2) In a market of competing schools, low-performing and high-needs students become liabilities.

Research I have conducted shows high-performing public schools engage in complex “selection and rejection” practices to attract the highest-performing students and “weed out” under-performing students during year 10.

This is because high ATARs are central to school marketability, which means low performers risk tarnishing a school’s brand value.

Schools go far and wide to attract top students. Many public schools, for example, engage in marketing tours to China to attract full-fee paying students who generate additional income and are also viewed as academically talented.

Put simply, rather than offering equitable opportunities for all, schools sift and sort students like produce in a marketplace to ensure maximum returns.

In this sense, market-based reforms are effective for producing excellence, but not excellence for all.

3) Principal autonomy over hiring and firing teachers – strongly promoted by the Coalition’s Independent Public Schools initiative – produces a marketisation of human resources, which can have negative effects for disadvantaged schools.

This allows principals in high-performing public schools (typically in socially advantaged areas) to lure the most talented teachers away from low-performing public schools (typically in disadvantaged areas).

The long-term effect will be a form of reverse snowballing, whereby the most talented teachers drift upwards to advantaged and high-performing schools, and the least talented teachers sink downwards. The cream of the crop will rise to the top, as the power of the market widens existing hierarchies.

4) Rather than producing greater diversity and choice in education, markets actually produce greater similarity.

Pro-market reformers argue schools should flexibly tailor education to local communities, allowing clients (parents, students) choice in markets that offer different products to different individuals.
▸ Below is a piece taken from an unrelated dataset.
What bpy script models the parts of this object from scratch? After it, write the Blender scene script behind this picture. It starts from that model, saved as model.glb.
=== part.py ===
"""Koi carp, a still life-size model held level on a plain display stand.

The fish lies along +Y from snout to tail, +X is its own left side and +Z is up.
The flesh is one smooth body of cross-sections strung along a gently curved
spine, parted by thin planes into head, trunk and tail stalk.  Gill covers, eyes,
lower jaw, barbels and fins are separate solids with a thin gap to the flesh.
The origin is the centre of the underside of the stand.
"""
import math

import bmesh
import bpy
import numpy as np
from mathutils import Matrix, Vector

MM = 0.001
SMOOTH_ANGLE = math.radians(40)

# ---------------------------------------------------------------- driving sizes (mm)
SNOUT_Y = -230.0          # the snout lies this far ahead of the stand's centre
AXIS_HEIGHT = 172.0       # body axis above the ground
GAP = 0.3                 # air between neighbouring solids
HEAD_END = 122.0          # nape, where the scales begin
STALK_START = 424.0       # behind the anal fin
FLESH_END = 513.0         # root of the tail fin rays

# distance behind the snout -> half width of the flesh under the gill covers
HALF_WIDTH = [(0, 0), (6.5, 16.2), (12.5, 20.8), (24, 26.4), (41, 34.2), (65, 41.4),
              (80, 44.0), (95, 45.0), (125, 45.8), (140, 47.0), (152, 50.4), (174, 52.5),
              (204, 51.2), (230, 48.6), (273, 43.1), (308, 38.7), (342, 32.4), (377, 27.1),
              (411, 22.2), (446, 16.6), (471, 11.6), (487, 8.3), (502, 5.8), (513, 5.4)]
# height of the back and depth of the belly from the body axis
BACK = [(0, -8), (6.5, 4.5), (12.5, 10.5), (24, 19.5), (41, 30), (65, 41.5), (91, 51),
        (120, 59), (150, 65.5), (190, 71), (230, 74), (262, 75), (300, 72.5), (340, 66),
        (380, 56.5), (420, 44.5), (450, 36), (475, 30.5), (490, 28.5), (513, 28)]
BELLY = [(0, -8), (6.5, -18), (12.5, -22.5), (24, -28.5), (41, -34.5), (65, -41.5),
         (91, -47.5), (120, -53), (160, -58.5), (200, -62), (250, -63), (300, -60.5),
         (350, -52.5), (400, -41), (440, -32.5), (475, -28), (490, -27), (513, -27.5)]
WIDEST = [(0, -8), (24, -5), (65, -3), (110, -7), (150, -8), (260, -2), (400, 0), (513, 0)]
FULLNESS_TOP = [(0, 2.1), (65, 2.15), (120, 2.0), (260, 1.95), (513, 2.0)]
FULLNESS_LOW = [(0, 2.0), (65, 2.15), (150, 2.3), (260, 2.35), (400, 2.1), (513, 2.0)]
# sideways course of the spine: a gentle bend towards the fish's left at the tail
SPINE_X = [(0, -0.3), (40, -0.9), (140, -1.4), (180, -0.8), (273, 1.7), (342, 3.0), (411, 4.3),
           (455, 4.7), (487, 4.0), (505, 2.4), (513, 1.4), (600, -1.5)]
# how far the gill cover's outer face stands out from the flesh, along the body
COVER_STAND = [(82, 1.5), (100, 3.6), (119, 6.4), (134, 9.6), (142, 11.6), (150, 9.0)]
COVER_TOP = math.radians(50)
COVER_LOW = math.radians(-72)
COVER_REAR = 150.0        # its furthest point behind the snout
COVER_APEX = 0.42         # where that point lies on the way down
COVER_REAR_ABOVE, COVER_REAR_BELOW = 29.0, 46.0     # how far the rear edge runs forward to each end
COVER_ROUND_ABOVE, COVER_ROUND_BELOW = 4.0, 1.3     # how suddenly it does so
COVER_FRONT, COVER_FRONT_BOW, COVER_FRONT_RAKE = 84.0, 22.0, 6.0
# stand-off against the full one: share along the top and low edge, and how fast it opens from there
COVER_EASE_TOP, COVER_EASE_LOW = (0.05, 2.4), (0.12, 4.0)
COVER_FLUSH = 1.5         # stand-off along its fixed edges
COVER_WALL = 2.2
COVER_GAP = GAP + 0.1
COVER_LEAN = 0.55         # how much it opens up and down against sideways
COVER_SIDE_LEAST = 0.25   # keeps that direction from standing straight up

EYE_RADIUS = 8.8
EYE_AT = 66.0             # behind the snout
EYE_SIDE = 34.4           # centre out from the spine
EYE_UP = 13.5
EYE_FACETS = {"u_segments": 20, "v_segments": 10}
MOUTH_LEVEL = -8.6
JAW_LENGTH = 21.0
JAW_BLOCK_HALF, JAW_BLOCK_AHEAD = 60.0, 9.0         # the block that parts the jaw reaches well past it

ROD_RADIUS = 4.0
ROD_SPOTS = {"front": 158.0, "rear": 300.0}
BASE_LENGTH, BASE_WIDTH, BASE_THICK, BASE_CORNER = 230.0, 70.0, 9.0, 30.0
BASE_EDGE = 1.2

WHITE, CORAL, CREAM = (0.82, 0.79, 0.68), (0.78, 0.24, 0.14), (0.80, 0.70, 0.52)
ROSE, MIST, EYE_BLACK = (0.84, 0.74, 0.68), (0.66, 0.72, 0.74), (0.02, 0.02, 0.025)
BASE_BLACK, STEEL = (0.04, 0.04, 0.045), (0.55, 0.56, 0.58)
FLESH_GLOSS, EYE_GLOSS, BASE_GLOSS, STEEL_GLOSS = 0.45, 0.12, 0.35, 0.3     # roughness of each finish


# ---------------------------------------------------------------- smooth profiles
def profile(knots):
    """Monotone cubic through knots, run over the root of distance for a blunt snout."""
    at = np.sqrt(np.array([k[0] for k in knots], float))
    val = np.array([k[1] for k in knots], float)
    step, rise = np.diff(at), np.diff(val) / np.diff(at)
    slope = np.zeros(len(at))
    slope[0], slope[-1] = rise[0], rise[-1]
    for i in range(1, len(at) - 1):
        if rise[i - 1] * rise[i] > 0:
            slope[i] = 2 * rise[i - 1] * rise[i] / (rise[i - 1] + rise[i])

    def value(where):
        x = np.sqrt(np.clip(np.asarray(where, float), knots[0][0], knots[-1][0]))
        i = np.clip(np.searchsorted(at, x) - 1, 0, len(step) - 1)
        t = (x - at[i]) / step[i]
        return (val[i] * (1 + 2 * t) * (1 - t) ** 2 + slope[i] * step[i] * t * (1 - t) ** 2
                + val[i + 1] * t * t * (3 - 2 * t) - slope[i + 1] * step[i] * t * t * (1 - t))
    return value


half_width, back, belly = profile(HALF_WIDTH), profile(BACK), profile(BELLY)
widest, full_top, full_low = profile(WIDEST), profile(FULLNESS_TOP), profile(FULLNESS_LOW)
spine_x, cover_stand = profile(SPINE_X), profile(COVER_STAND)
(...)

However, in a market in which “excellence” is highly standardised and means either high NAPLAN scores or ATARs, schools find themselves “chasing the same pot of academic gold” rather than tailoring provision to diverse needs.

Young people are sandwiched, therefore, into the same cookie-cutter model of excellence that schools must adopt to retain market competitiveness.

A new political imagination?

Economics teaches us that in any market, there are winners and losers. In a marketised education system, there is no exception.

Political philosopher Michael Sandel is correct, therefore, in arguing that while markets might be effective mechanisms for governing some aspects of contemporary life, there are serious moral issues associated with extending their reach into spheres of public life that are central to the production of democracy, such as schools.

Policy makers who are truly committed to egalitarian principles should look beyond markets as solutions in education.